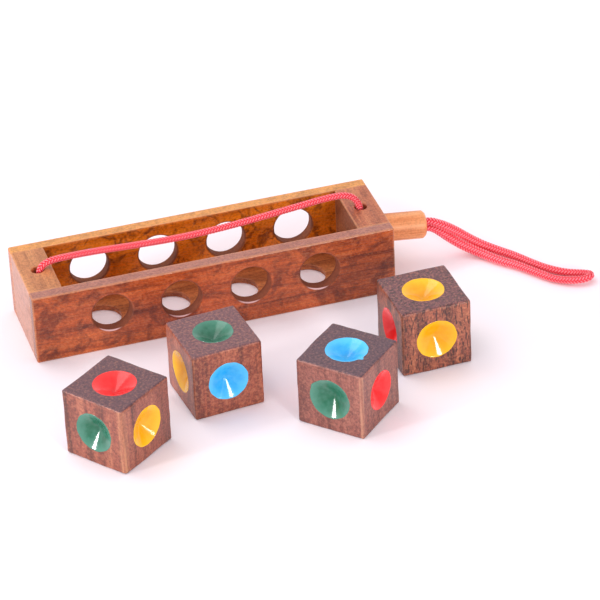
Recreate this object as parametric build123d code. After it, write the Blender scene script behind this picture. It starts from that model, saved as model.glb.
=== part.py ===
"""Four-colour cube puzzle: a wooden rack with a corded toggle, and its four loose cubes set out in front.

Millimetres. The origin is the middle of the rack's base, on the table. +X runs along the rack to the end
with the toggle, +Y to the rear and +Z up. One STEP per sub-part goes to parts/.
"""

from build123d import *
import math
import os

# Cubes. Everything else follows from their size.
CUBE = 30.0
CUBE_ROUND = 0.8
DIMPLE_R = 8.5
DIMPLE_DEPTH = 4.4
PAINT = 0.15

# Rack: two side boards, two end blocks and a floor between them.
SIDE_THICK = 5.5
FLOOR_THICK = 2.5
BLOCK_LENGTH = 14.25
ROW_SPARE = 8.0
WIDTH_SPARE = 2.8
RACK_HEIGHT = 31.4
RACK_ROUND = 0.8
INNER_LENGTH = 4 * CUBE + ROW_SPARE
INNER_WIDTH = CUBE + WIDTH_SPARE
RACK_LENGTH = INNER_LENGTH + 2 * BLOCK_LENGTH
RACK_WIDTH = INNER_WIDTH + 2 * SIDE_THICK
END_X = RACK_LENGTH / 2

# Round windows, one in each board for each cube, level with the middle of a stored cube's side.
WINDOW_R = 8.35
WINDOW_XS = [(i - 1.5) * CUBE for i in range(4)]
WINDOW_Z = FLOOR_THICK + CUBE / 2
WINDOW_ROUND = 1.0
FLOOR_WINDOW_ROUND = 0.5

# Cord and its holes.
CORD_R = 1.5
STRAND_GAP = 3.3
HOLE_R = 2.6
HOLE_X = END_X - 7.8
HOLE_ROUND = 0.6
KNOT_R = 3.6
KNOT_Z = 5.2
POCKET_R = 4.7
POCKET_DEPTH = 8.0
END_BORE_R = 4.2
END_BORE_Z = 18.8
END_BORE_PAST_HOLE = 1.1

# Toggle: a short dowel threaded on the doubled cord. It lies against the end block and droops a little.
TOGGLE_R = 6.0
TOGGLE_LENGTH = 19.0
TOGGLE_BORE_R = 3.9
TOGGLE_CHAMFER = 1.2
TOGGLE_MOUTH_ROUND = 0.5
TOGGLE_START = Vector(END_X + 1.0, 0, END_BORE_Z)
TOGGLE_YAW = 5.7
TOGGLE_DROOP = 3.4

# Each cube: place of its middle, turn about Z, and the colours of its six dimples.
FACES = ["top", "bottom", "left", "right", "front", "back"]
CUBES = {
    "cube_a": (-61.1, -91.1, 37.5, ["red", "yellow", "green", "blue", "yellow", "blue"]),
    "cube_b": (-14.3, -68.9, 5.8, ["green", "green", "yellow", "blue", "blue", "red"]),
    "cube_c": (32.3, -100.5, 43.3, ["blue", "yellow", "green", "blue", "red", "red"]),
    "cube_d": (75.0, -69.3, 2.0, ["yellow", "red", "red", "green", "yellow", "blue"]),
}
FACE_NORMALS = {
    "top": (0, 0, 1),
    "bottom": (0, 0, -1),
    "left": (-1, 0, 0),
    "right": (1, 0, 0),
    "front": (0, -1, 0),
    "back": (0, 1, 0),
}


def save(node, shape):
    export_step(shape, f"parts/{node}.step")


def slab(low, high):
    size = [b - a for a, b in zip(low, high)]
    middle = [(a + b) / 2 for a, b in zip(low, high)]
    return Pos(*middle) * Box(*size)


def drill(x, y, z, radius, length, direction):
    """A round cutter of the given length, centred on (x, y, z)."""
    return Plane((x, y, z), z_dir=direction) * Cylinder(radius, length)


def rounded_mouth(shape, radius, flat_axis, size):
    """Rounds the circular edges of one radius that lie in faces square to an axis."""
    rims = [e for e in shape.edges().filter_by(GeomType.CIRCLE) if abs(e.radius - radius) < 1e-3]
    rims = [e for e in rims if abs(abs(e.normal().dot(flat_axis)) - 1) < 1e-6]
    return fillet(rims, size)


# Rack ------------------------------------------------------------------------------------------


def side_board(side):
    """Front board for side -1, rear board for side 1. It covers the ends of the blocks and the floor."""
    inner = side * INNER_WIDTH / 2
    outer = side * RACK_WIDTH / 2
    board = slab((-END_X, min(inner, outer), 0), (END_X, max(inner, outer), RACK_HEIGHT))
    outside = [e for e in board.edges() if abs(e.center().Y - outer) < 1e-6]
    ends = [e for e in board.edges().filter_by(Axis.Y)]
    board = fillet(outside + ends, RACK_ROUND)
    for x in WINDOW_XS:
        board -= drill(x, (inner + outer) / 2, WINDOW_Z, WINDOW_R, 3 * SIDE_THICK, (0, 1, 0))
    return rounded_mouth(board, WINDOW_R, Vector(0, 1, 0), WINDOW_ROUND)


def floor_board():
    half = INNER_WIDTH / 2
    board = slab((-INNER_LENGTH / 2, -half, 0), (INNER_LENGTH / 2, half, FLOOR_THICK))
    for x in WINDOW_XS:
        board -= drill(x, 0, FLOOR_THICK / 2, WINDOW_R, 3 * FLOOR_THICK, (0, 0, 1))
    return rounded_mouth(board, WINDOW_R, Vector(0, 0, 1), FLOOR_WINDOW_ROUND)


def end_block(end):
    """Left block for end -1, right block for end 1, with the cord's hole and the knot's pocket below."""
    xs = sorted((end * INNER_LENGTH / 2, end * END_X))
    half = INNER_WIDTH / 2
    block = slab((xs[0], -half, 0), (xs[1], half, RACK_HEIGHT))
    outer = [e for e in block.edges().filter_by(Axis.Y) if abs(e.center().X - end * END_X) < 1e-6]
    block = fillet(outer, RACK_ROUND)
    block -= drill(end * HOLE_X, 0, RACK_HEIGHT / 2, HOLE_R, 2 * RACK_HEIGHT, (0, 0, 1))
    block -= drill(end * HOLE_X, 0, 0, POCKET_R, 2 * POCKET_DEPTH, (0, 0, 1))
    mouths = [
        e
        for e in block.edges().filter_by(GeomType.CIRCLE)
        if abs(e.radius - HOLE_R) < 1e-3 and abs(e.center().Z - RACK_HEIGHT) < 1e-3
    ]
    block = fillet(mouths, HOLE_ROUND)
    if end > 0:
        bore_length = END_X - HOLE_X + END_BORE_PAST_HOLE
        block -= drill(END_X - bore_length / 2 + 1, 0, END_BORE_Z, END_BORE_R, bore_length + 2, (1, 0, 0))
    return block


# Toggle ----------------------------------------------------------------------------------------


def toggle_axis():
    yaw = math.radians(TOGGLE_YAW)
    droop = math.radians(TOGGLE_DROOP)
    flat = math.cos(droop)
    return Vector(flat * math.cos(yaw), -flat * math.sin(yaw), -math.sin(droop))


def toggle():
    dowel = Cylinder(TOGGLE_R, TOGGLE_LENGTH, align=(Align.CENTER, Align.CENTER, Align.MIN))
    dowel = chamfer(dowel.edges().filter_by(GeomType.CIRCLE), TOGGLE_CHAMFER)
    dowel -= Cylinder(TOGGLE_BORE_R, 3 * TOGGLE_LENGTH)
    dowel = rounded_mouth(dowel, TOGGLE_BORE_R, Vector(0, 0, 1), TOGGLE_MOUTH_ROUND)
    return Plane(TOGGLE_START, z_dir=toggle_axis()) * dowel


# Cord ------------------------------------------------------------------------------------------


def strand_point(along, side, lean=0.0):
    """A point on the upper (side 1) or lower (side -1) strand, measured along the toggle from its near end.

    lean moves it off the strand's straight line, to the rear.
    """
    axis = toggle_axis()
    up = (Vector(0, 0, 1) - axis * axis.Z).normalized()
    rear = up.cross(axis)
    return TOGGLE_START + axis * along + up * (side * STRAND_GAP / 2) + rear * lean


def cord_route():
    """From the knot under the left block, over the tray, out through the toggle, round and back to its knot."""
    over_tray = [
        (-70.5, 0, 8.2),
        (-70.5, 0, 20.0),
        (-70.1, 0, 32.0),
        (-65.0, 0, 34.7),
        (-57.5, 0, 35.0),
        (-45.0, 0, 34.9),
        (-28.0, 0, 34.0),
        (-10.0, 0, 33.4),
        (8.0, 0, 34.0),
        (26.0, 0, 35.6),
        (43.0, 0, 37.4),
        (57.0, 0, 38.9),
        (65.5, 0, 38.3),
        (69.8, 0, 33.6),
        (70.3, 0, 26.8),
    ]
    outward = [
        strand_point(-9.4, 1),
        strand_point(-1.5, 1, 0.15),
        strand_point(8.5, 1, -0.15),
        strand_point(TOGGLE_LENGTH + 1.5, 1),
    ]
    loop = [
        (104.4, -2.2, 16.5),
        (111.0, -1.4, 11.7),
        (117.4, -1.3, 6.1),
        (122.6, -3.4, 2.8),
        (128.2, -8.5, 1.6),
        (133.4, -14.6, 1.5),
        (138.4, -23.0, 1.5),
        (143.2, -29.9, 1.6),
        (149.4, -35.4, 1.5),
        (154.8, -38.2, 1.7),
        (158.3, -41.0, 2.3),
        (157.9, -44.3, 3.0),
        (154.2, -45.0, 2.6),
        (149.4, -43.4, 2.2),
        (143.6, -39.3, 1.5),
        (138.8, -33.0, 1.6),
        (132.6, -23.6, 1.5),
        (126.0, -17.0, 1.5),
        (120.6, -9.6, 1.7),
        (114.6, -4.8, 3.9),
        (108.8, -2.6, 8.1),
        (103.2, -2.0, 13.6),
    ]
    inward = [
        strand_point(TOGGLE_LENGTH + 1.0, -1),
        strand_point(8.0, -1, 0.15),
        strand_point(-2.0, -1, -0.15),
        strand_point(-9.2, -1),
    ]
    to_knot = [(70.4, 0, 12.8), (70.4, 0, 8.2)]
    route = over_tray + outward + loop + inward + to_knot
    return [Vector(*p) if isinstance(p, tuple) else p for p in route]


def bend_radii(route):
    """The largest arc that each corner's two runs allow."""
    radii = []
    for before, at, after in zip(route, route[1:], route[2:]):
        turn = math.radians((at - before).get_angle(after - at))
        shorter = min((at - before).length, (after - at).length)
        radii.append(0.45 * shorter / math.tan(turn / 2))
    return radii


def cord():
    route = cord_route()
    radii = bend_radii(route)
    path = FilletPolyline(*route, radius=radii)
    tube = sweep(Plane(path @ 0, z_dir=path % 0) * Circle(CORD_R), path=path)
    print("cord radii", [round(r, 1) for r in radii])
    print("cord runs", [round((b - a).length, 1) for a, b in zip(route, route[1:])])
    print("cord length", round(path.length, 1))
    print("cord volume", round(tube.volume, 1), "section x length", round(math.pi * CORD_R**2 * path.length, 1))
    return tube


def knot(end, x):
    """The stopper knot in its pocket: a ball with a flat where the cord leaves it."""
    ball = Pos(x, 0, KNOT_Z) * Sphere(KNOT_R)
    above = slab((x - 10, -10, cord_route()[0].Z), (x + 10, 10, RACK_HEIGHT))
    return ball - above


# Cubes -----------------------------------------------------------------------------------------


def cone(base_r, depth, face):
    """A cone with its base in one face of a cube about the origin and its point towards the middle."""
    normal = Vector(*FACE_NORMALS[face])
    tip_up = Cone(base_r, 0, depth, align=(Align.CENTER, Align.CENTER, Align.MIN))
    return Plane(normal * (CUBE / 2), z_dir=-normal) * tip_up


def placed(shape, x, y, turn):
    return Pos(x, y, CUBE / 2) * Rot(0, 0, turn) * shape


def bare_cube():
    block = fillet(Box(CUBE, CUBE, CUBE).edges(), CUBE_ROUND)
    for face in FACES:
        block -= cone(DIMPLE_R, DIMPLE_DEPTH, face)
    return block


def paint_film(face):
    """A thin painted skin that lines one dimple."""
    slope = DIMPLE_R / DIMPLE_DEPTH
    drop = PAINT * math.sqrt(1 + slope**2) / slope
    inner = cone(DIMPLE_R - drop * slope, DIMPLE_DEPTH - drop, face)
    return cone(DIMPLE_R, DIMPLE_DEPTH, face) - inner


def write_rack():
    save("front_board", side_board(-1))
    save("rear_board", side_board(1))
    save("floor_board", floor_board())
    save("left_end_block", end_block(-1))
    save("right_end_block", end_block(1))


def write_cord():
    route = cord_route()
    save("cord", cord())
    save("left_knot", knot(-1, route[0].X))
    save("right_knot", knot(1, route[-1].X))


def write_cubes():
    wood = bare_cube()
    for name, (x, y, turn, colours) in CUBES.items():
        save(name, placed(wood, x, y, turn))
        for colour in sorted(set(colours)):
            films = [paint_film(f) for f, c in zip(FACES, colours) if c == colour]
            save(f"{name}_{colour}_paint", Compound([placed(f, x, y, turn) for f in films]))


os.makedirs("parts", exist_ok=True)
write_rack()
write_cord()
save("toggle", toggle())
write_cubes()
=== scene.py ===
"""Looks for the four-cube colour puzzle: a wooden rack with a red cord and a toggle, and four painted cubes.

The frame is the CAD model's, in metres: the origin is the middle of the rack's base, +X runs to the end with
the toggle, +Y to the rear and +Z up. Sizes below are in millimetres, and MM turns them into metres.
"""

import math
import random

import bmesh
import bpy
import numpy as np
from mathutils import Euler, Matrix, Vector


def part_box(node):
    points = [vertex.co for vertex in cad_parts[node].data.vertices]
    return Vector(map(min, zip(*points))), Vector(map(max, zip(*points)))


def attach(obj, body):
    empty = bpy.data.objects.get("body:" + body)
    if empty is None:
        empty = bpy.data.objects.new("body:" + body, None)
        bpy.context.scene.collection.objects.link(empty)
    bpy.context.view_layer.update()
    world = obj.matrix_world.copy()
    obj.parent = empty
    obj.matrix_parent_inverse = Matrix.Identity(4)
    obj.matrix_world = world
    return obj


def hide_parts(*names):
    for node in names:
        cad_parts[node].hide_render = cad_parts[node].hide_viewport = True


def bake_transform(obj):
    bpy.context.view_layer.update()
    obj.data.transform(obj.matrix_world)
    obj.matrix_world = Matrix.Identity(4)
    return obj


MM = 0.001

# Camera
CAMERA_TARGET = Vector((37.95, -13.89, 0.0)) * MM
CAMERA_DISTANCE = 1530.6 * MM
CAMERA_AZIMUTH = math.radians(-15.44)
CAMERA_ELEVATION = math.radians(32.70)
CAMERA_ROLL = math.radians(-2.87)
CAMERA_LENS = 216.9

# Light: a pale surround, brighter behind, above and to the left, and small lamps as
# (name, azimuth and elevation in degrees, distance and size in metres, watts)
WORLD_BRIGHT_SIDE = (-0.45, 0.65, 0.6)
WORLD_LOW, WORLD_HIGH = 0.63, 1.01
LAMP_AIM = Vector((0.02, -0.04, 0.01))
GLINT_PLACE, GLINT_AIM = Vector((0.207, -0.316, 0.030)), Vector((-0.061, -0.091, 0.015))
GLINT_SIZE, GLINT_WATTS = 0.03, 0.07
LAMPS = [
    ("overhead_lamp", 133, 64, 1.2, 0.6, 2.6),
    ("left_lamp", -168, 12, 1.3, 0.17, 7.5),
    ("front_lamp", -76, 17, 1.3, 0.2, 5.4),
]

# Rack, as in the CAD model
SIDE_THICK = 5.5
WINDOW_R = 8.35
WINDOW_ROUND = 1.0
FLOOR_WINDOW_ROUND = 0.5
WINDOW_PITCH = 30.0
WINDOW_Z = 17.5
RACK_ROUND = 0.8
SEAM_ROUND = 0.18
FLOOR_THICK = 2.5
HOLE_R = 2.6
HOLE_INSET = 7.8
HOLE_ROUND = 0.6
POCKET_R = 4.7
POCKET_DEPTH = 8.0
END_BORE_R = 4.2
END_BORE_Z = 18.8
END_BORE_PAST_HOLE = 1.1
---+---
• _What you should do_:
Exactly and only the lines from the line with "f in films]))" to the line with "from mathutils import Euler, Matrix, Vector", both included, are to be printed.

• _Task result_:
            save(f"{name}_{colour}_paint", Compound([placed(f, x, y, turn) for f in films]))


os.makedirs("parts", exist_ok=True)
write_rack()
write_cord()
save("toggle", toggle())
write_cubes()
=== scene.py ===
"""Looks for the four-cube colour puzzle: a wooden rack with a red cord and a toggle, and four painted cubes.

The frame is the CAD model's, in metres: the origin is the middle of the rack's base, +X runs to the end with
the toggle, +Y to the rear and +Z up. Sizes below are in millimetres, and MM turns them into metres.
"""

import math
import random

import bmesh
import bpy
import numpy as np
from mathutils import Euler, Matrix, Vector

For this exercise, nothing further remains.